▶ **TASK GOAL**
In the entries that follow, the first line to write out is the one containing "Continue the OpenSCAD", and the last is the one containing "return (one.sum() + two.sum()) / 6". Reproduce that stretch exactly, with nothing before or after it.
— start EXERCISE INPUT —
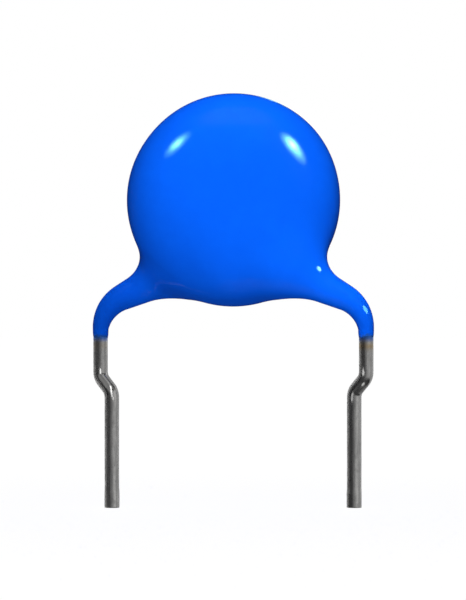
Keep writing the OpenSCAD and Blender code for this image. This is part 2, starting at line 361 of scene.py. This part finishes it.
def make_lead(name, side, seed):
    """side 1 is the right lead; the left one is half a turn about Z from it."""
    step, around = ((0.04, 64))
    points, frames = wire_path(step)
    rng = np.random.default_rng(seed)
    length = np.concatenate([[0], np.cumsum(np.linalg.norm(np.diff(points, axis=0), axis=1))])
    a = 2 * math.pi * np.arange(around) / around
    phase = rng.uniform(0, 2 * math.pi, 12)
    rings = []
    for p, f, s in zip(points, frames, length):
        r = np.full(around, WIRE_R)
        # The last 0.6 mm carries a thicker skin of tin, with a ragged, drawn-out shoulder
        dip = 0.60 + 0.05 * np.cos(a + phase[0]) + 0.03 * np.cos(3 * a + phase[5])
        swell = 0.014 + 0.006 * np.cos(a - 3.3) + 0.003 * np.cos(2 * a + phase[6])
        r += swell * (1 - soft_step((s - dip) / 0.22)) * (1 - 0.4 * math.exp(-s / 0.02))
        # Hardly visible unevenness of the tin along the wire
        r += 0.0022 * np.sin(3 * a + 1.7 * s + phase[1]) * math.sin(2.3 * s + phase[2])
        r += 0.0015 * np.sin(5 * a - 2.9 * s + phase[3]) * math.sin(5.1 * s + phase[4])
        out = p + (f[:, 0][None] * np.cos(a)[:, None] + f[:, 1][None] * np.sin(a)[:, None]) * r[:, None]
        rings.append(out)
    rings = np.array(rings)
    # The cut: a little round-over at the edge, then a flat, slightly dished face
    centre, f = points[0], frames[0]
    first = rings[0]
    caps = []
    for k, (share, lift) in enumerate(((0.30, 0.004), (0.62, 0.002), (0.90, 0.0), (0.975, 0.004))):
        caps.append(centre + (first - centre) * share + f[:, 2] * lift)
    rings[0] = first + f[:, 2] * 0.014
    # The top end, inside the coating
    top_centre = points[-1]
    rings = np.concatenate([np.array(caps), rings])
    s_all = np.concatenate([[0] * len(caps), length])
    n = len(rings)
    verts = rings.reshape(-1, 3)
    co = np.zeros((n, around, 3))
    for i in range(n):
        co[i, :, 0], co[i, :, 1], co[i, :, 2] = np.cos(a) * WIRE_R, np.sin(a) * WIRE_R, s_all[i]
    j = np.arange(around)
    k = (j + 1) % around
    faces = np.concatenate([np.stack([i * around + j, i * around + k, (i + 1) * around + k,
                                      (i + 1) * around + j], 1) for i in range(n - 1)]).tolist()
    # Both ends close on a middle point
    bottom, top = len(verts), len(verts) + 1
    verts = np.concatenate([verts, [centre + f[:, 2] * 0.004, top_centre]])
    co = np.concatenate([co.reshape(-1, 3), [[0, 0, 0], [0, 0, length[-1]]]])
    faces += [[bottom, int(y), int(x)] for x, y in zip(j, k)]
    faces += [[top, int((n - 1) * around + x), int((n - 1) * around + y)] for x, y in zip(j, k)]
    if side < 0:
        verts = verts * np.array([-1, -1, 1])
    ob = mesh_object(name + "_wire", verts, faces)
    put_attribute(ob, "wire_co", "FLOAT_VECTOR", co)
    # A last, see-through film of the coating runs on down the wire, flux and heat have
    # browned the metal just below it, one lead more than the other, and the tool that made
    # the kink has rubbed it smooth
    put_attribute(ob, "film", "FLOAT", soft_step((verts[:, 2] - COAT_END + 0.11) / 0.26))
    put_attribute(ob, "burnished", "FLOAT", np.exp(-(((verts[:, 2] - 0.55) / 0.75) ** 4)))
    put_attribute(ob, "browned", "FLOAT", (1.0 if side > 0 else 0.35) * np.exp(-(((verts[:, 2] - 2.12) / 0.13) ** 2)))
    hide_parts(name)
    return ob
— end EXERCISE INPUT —
— start EXERCISE INPUT —
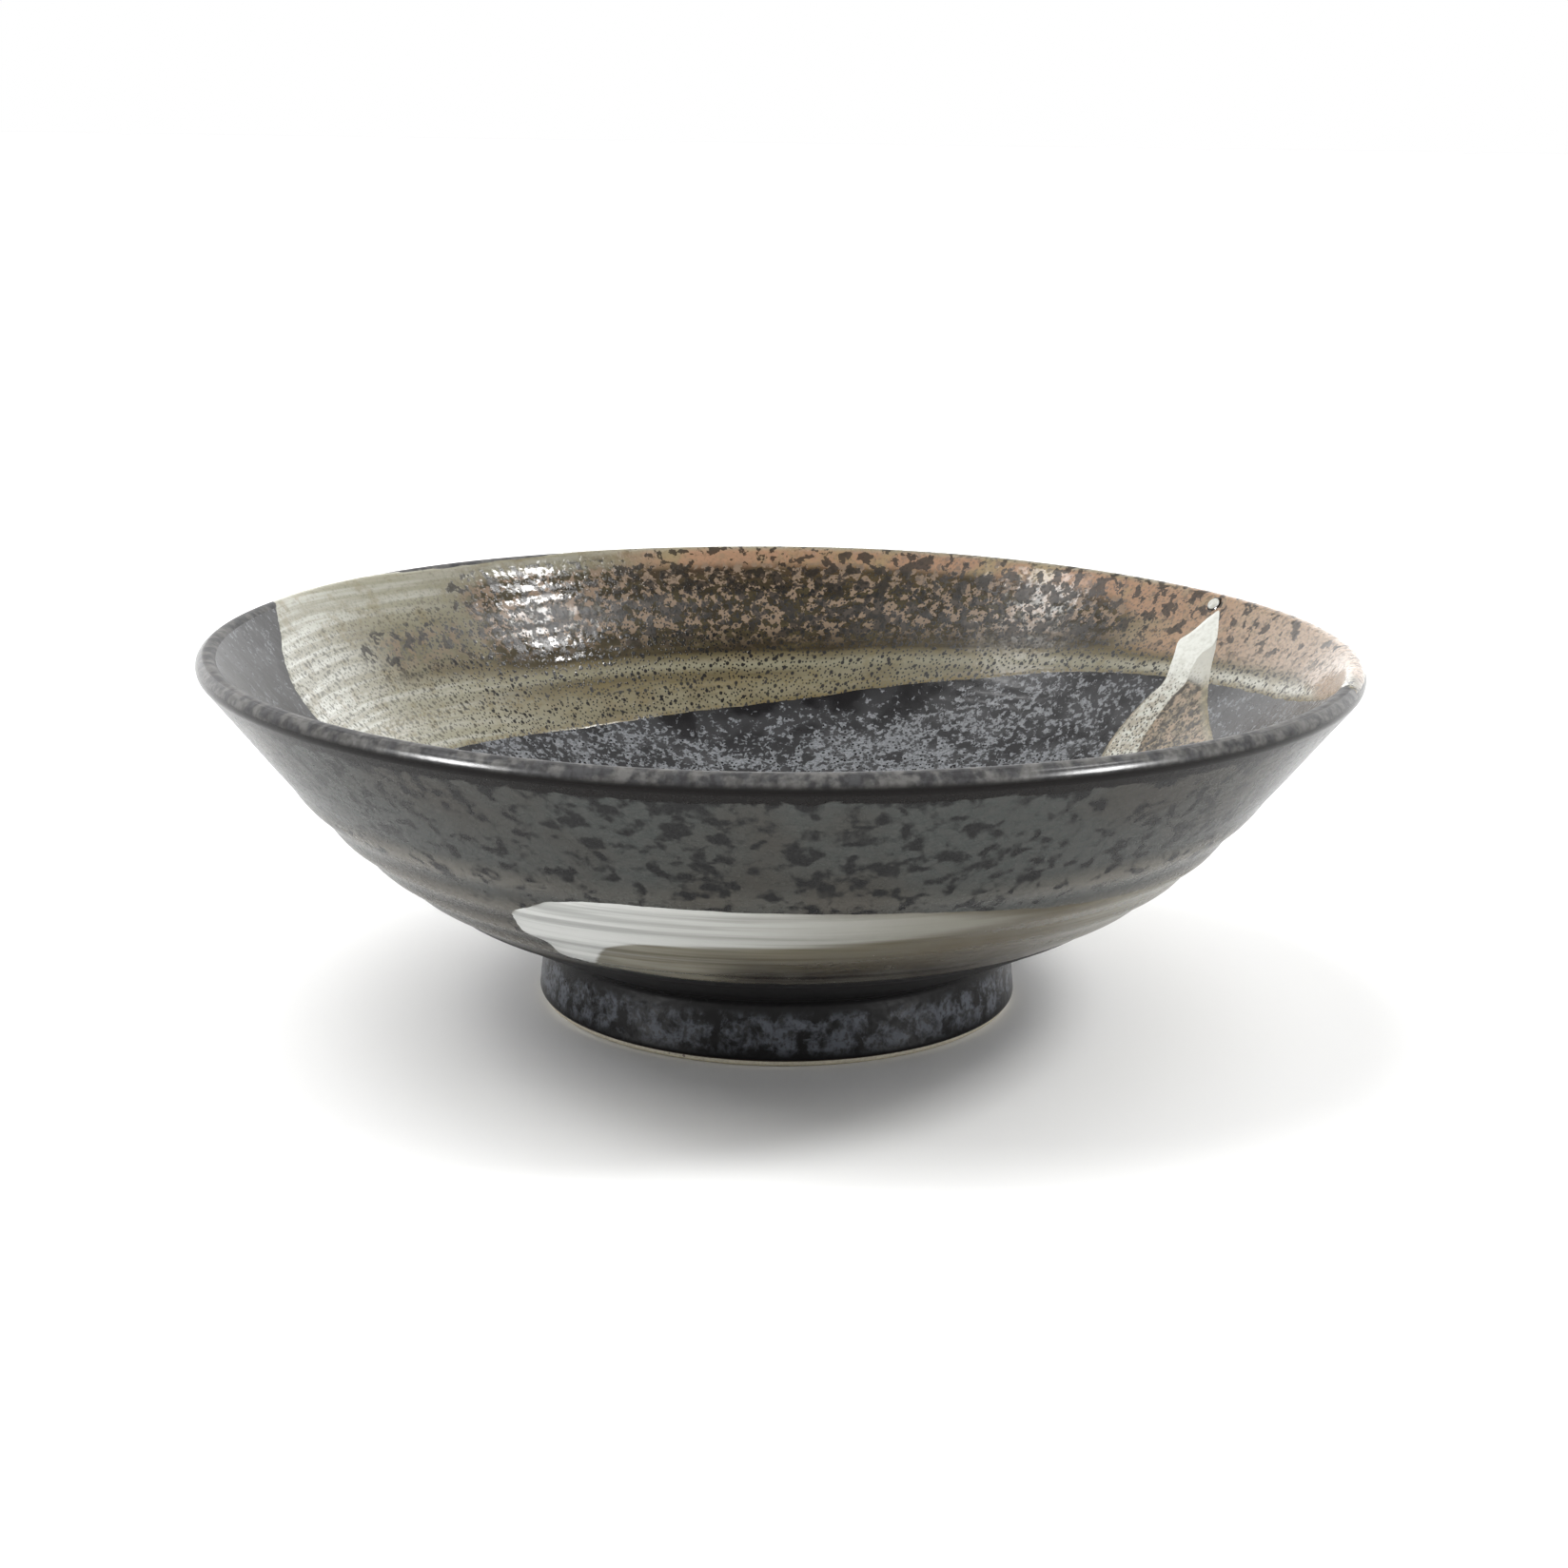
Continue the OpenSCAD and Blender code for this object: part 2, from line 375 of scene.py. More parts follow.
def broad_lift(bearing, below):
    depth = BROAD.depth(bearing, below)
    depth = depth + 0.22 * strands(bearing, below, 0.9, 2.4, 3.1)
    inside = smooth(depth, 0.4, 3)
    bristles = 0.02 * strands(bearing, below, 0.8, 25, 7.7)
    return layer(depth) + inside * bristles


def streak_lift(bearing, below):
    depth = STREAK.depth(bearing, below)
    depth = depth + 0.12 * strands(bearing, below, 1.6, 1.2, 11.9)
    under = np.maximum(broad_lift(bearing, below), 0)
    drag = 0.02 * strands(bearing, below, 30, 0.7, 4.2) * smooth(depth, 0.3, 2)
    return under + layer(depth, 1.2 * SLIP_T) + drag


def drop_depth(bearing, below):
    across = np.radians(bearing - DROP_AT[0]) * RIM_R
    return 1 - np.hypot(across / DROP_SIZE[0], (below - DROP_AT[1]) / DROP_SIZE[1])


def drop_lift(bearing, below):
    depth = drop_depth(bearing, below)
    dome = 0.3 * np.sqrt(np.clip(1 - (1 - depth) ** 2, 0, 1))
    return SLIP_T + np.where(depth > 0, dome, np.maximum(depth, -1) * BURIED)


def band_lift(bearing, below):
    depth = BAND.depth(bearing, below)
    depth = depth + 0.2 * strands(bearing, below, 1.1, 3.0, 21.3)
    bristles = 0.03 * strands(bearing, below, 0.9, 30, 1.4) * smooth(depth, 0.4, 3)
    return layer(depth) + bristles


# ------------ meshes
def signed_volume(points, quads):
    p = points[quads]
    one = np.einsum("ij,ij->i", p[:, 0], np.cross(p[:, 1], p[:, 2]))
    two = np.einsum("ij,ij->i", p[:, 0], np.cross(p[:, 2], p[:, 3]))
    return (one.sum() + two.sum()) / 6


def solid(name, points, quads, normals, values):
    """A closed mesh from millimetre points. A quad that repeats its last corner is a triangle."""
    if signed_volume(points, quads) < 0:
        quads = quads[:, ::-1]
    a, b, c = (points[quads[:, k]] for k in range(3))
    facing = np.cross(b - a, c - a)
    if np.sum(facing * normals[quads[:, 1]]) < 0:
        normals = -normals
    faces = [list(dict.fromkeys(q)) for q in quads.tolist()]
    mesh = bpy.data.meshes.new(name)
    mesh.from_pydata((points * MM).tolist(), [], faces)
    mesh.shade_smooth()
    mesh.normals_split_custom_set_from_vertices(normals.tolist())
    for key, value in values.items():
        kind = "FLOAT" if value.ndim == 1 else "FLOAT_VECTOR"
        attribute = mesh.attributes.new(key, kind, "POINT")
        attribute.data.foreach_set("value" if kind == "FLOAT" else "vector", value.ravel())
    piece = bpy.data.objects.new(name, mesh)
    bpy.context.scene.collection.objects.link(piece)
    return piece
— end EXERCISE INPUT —
▶ **SOLVED EXERCISE**
Continue the OpenSCAD and Blender code for this object: part 2, from line 375 of scene.py. More parts follow.
def broad_lift(bearing, below):
    depth = BROAD.depth(bearing, below)
    depth = depth + 0.22 * strands(bearing, below, 0.9, 2.4, 3.1)
    inside = smooth(depth, 0.4, 3)
    bristles = 0.02 * strands(bearing, below, 0.8, 25, 7.7)
    return layer(depth) + inside * bristles


def streak_lift(bearing, below):
    depth = STREAK.depth(bearing, below)
    depth = depth + 0.12 * strands(bearing, below, 1.6, 1.2, 11.9)
    under = np.maximum(broad_lift(bearing, below), 0)
    drag = 0.02 * strands(bearing, below, 30, 0.7, 4.2) * smooth(depth, 0.3, 2)
    return under + layer(depth, 1.2 * SLIP_T) + drag


def drop_depth(bearing, below):
    across = np.radians(bearing - DROP_AT[0]) * RIM_R
    return 1 - np.hypot(across / DROP_SIZE[0], (below - DROP_AT[1]) / DROP_SIZE[1])


def drop_lift(bearing, below):
    depth = drop_depth(bearing, below)
    dome = 0.3 * np.sqrt(np.clip(1 - (1 - depth) ** 2, 0, 1))
    return SLIP_T + np.where(depth > 0, dome, np.maximum(depth, -1) * BURIED)


def band_lift(bearing, below):
    depth = BAND.depth(bearing, below)
    depth = depth + 0.2 * strands(bearing, below, 1.1, 3.0, 21.3)
    bristles = 0.03 * strands(bearing, below, 0.9, 30, 1.4) * smooth(depth, 0.4, 3)
    return layer(depth) + bristles


# ------------ meshes
def signed_volume(points, quads):
    p = points[quads]
    one = np.einsum("ij,ij->i", p[:, 0], np.cross(p[:, 1], p[:, 2]))
    two = np.einsum("ij,ij->i", p[:, 0], np.cross(p[:, 2], p[:, 3]))
    return (one.sum() + two.sum()) / 6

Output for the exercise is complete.